>> begin
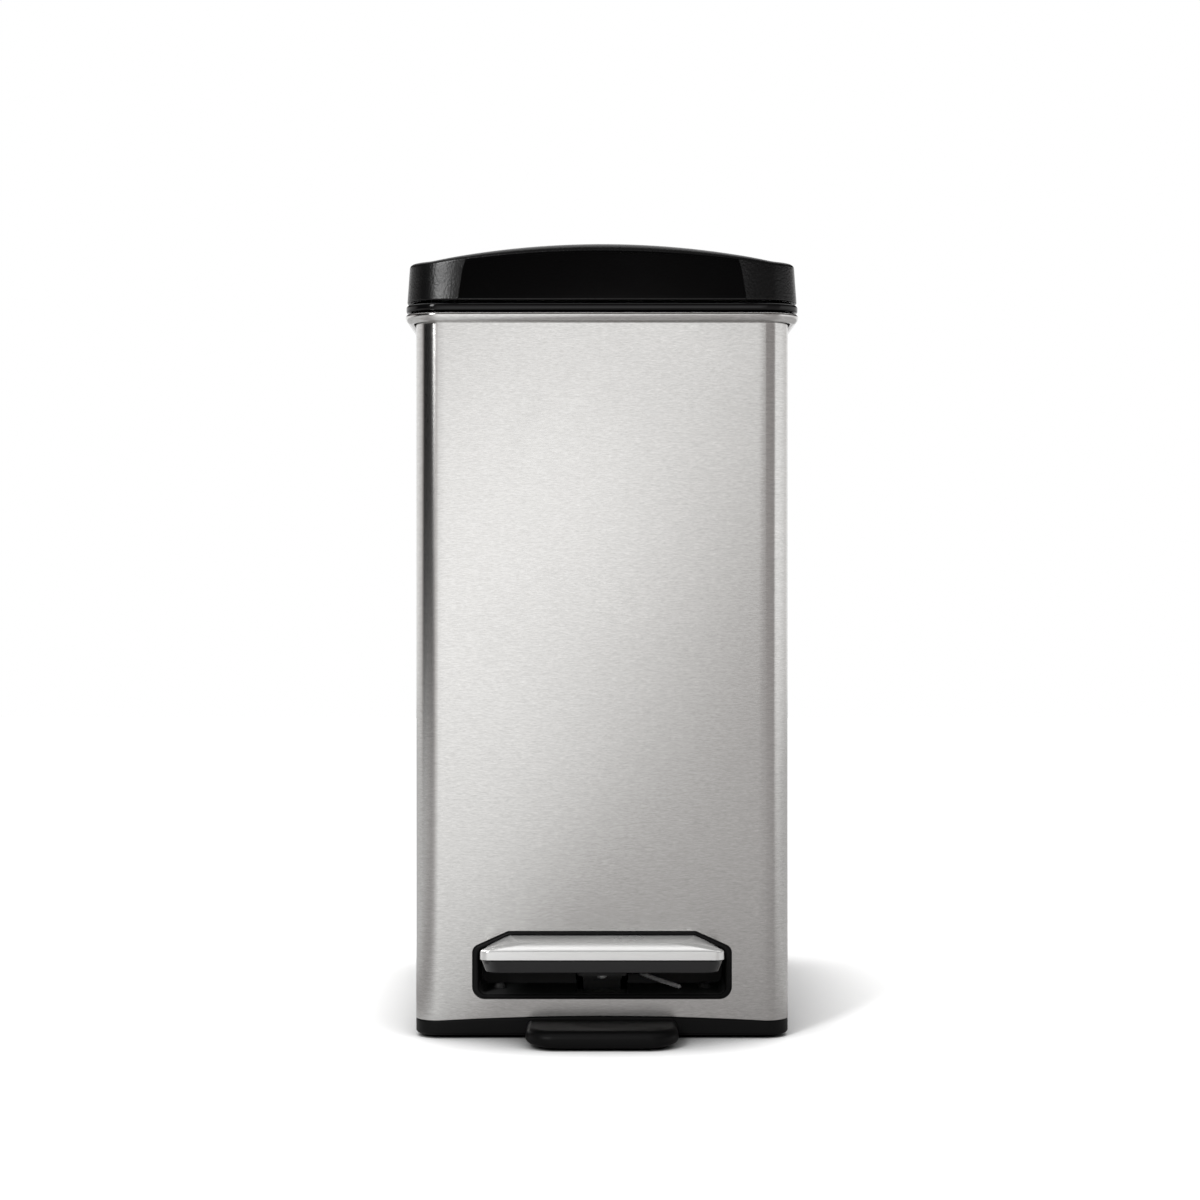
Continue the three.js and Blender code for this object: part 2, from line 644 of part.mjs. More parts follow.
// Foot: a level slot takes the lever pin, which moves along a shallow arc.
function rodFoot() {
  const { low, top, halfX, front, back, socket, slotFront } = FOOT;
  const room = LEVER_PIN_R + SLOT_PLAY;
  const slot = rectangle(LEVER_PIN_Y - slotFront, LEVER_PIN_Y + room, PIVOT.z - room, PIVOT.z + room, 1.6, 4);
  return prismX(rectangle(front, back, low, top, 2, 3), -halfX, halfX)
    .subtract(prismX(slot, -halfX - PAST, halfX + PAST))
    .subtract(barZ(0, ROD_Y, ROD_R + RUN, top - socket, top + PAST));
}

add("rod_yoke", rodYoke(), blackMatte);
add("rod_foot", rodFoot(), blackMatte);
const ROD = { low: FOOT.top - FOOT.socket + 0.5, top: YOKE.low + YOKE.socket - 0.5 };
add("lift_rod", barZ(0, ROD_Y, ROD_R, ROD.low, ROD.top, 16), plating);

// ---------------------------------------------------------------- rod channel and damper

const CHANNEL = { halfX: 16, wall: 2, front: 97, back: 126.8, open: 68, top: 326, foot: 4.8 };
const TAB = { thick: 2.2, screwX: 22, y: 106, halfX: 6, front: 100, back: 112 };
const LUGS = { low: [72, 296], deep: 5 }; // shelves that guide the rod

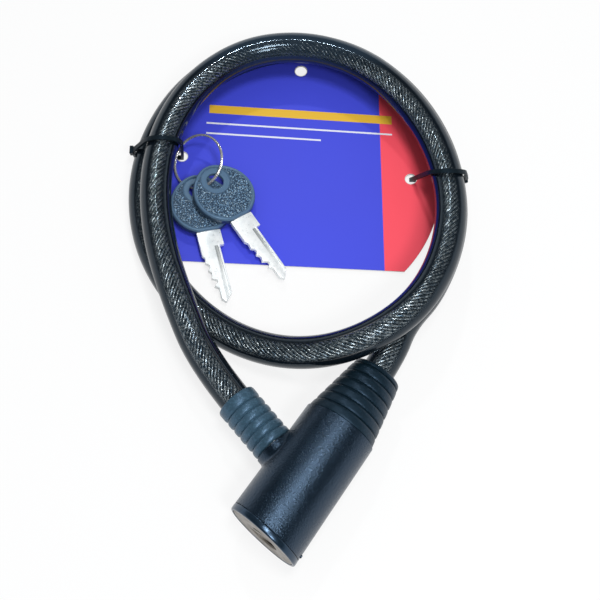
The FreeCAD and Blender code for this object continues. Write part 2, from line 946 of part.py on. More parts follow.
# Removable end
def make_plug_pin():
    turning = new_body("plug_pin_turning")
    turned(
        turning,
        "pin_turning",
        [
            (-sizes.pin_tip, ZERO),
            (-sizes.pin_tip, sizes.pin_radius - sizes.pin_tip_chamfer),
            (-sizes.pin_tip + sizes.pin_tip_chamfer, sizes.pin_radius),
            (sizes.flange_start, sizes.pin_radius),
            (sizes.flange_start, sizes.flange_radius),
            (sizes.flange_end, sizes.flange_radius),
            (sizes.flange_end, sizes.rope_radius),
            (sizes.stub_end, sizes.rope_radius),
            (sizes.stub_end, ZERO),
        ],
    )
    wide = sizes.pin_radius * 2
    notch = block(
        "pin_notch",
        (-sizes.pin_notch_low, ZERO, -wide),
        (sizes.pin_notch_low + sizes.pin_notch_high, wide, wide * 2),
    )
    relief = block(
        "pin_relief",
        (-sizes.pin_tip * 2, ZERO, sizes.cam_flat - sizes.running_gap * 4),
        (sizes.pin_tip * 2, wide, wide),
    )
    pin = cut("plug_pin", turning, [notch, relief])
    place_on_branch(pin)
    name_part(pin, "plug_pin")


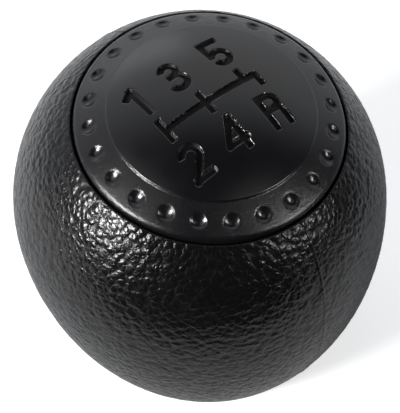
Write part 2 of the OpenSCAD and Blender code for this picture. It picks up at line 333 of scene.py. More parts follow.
>> end
▶ [Task] Go back to the listing above and please repeat it exactly.

▶ [Result]
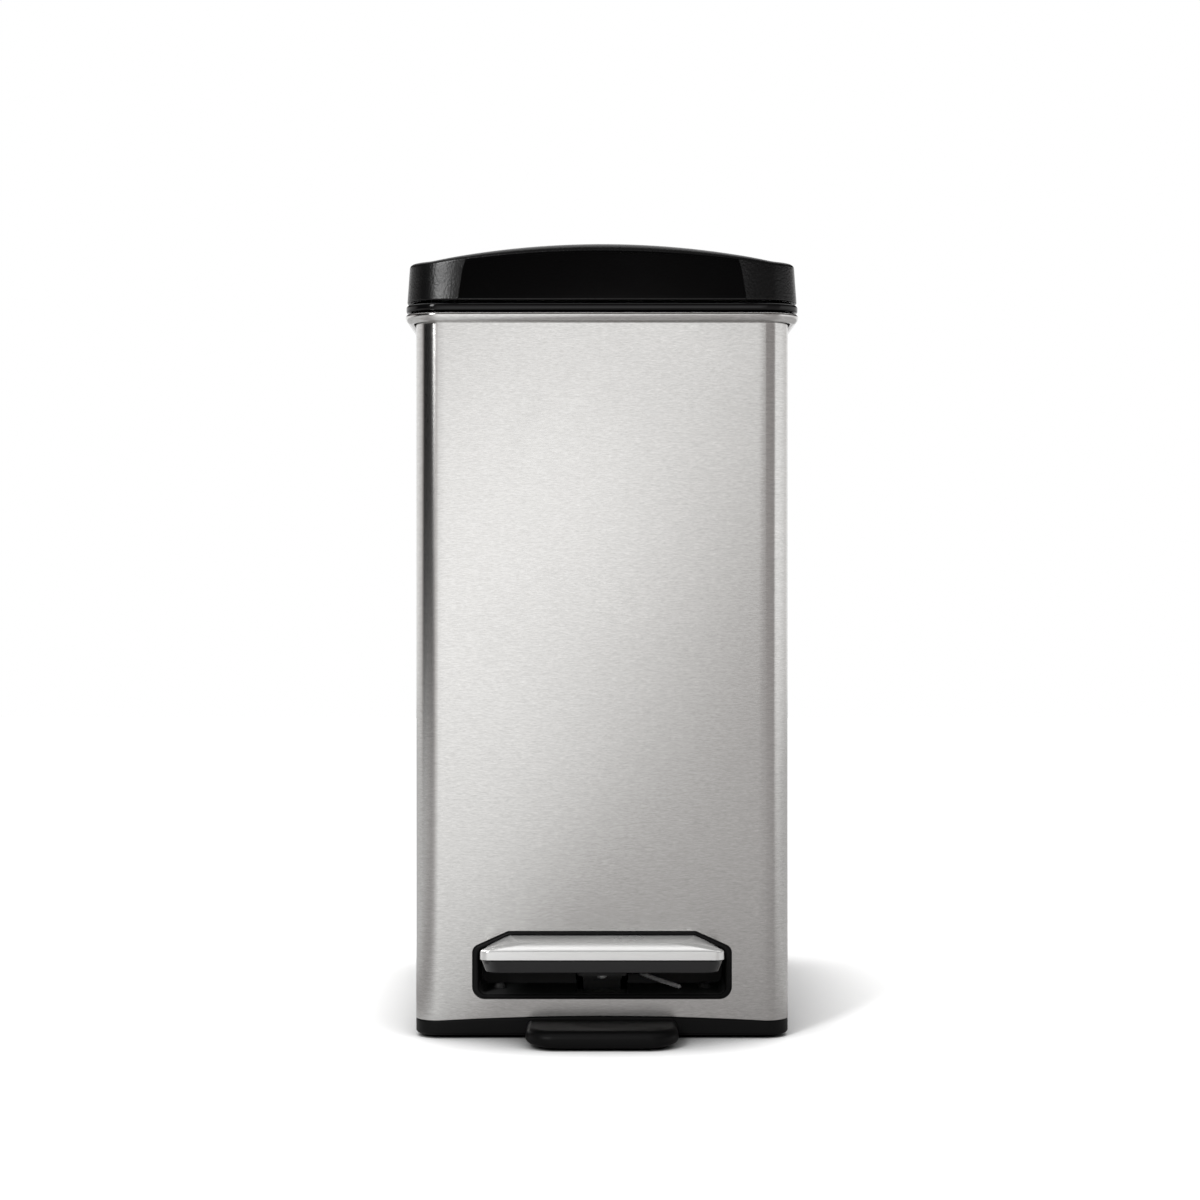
Continue the three.js and Blender code for this object: part 2, from line 644 of part.mjs. More parts follow.
// Foot: a level slot takes the lever pin, which moves along a shallow arc.
function rodFoot() {
  const { low, top, halfX, front, back, socket, slotFront } = FOOT;
  const room = LEVER_PIN_R + SLOT_PLAY;
  const slot = rectangle(LEVER_PIN_Y - slotFront, LEVER_PIN_Y + room, PIVOT.z - room, PIVOT.z + room, 1.6, 4);
  return prismX(rectangle(front, back, low, top, 2, 3), -halfX, halfX)
    .subtract(prismX(slot, -halfX - PAST, halfX + PAST))
    .subtract(barZ(0, ROD_Y, ROD_R + RUN, top - socket, top + PAST));
}

add("rod_yoke", rodYoke(), blackMatte);
add("rod_foot", rodFoot(), blackMatte);
const ROD = { low: FOOT.top - FOOT.socket + 0.5, top: YOKE.low + YOKE.socket - 0.5 };
add("lift_rod", barZ(0, ROD_Y, ROD_R, ROD.low, ROD.top, 16), plating);

// ---------------------------------------------------------------- rod channel and damper

const CHANNEL = { halfX: 16, wall: 2, front: 97, back: 126.8, open: 68, top: 326, foot: 4.8 };
const TAB = { thick: 2.2, screwX: 22, y: 106, halfX: 6, front: 100, back: 112 };
const LUGS = { low: [72, 296], deep: 5 }; // shelves that guide the rod

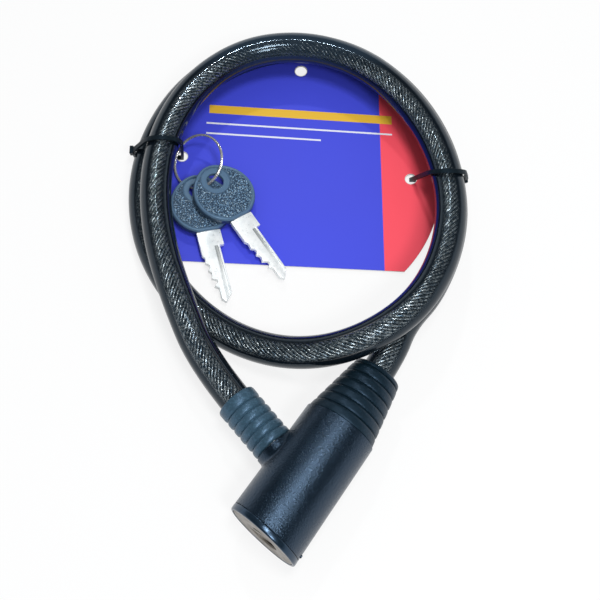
The FreeCAD and Blender code for this object continues. Write part 2, from line 946 of part.py on. More parts follow.
# Removable end
def make_plug_pin():
    turning = new_body("plug_pin_turning")
    turned(
        turning,
        "pin_turning",
        [
            (-sizes.pin_tip, ZERO),
            (-sizes.pin_tip, sizes.pin_radius - sizes.pin_tip_chamfer),
            (-sizes.pin_tip + sizes.pin_tip_chamfer, sizes.pin_radius),
            (sizes.flange_start, sizes.pin_radius),
            (sizes.flange_start, sizes.flange_radius),
            (sizes.flange_end, sizes.flange_radius),
            (sizes.flange_end, sizes.rope_radius),
            (sizes.stub_end, sizes.rope_radius),
            (sizes.stub_end, ZERO),
        ],
    )
    wide = sizes.pin_radius * 2
    notch = block(
        "pin_notch",
        (-sizes.pin_notch_low, ZERO, -wide),
        (sizes.pin_notch_low + sizes.pin_notch_high, wide, wide * 2),
    )
    relief = block(
        "pin_relief",
        (-sizes.pin_tip * 2, ZERO, sizes.cam_flat - sizes.running_gap * 4),
        (sizes.pin_tip * 2, wide, wide),
    )
    pin = cut("plug_pin", turning, [notch, relief])
    place_on_branch(pin)
    name_part(pin, "plug_pin")


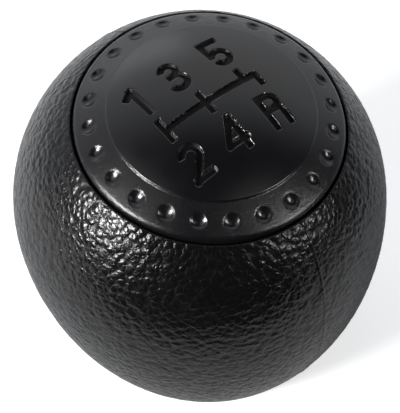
Write part 2 of the OpenSCAD and Blender code for this picture. It picks up at line 333 of scene.py. More parts follow.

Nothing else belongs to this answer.